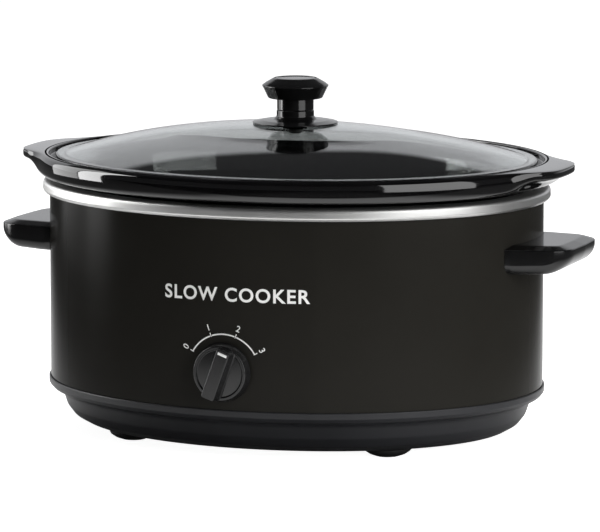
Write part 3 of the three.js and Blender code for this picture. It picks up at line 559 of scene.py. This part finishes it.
# Polishing leaves fine lines that run round a drawn or turned piece: noise drawn out sideways.
polish_group, given, result = new_group(
    "polish_lines",
    [("Float", "Scale", 1500.0), ("Float", "Gloss Low", 0.2), ("Float", "Gloss High", 0.35)],
    [("Float", "Roughness"), ("Float", "Height")],
)
where = add_node(polish_group, "ShaderNodeTexCoord")
drawn_out = add_node(polish_group, "ShaderNodeVectorMath", operation="MULTIPLY")
drawn_out.inputs[1].default_value = (0.02, 0.02, 1)
join(polish_group, where.outputs["Object"], drawn_out.inputs[0])
lines = add_node(polish_group, "ShaderNodeTexNoise")
lines.inputs["Detail"].default_value = 4
lines.inputs["Roughness"].default_value = 0.7
join(polish_group, drawn_out.outputs[0], lines.inputs["Vector"])
join(polish_group, given.outputs["Scale"], lines.inputs["Scale"])
gloss_from(polish_group, given, result, lines.outputs["Fac"], 0.3, 0.7)
join(polish_group, lines.outputs["Fac"], result.inputs["Height"])


def metal(name, bright, painted_floor_matt, gloss, lines, depth):
    """A polished metal, with fine lines in place of the grain."""
    return finish(name, bright, painted_floor_matt, 16, gloss, lines, depth, surface=polish_group, Metallic=1.0)


polished_aluminium = metal(
    "polished_aluminium", (0.72, 0.72, 0.71), (0.64, 0.64, 0.63), (0.38, 0.48), 1500, 0.006
)


def well_wall(z):
    """Half length of the well wall's middle between its foot and its mouth."""
    share = (z - WALL_FOOT) / (WALL_MOUTH - WALL_FOOT)
    return WRAP_A - FOOT_INSET + (FOOT_INSET - MOUTH_INSET) * share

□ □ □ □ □

STATED EXERCISE>
Reproduce the material precisely, including every line.

RESPONSE>
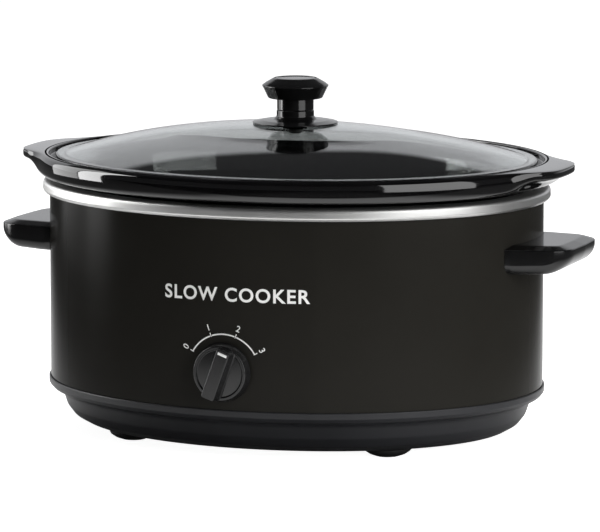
Write part 3 of the three.js and Blender code for this picture. It picks up at line 559 of scene.py. This part finishes it.
# Polishing leaves fine lines that run round a drawn or turned piece: noise drawn out sideways.
polish_group, given, result = new_group(
    "polish_lines",
    [("Float", "Scale", 1500.0), ("Float", "Gloss Low", 0.2), ("Float", "Gloss High", 0.35)],
    [("Float", "Roughness"), ("Float", "Height")],
)
where = add_node(polish_group, "ShaderNodeTexCoord")
drawn_out = add_node(polish_group, "ShaderNodeVectorMath", operation="MULTIPLY")
drawn_out.inputs[1].default_value = (0.02, 0.02, 1)
join(polish_group, where.outputs["Object"], drawn_out.inputs[0])
lines = add_node(polish_group, "ShaderNodeTexNoise")
lines.inputs["Detail"].default_value = 4
lines.inputs["Roughness"].default_value = 0.7
join(polish_group, drawn_out.outputs[0], lines.inputs["Vector"])
join(polish_group, given.outputs["Scale"], lines.inputs["Scale"])
gloss_from(polish_group, given, result, lines.outputs["Fac"], 0.3, 0.7)
join(polish_group, lines.outputs["Fac"], result.inputs["Height"])


def metal(name, bright, painted_floor_matt, gloss, lines, depth):
    """A polished metal, with fine lines in place of the grain."""
    return finish(name, bright, painted_floor_matt, 16, gloss, lines, depth, surface=polish_group, Metallic=1.0)


polished_aluminium = metal(
    "polished_aluminium", (0.72, 0.72, 0.71), (0.64, 0.64, 0.63), (0.38, 0.48), 1500, 0.006
)


def well_wall(z):
    """Half length of the well wall's middle between its foot and its mouth."""
    share = (z - WALL_FOOT) / (WALL_MOUTH - WALL_FOOT)
    return WRAP_A - FOOT_INSET + (FOOT_INSET - MOUTH_INSET) * share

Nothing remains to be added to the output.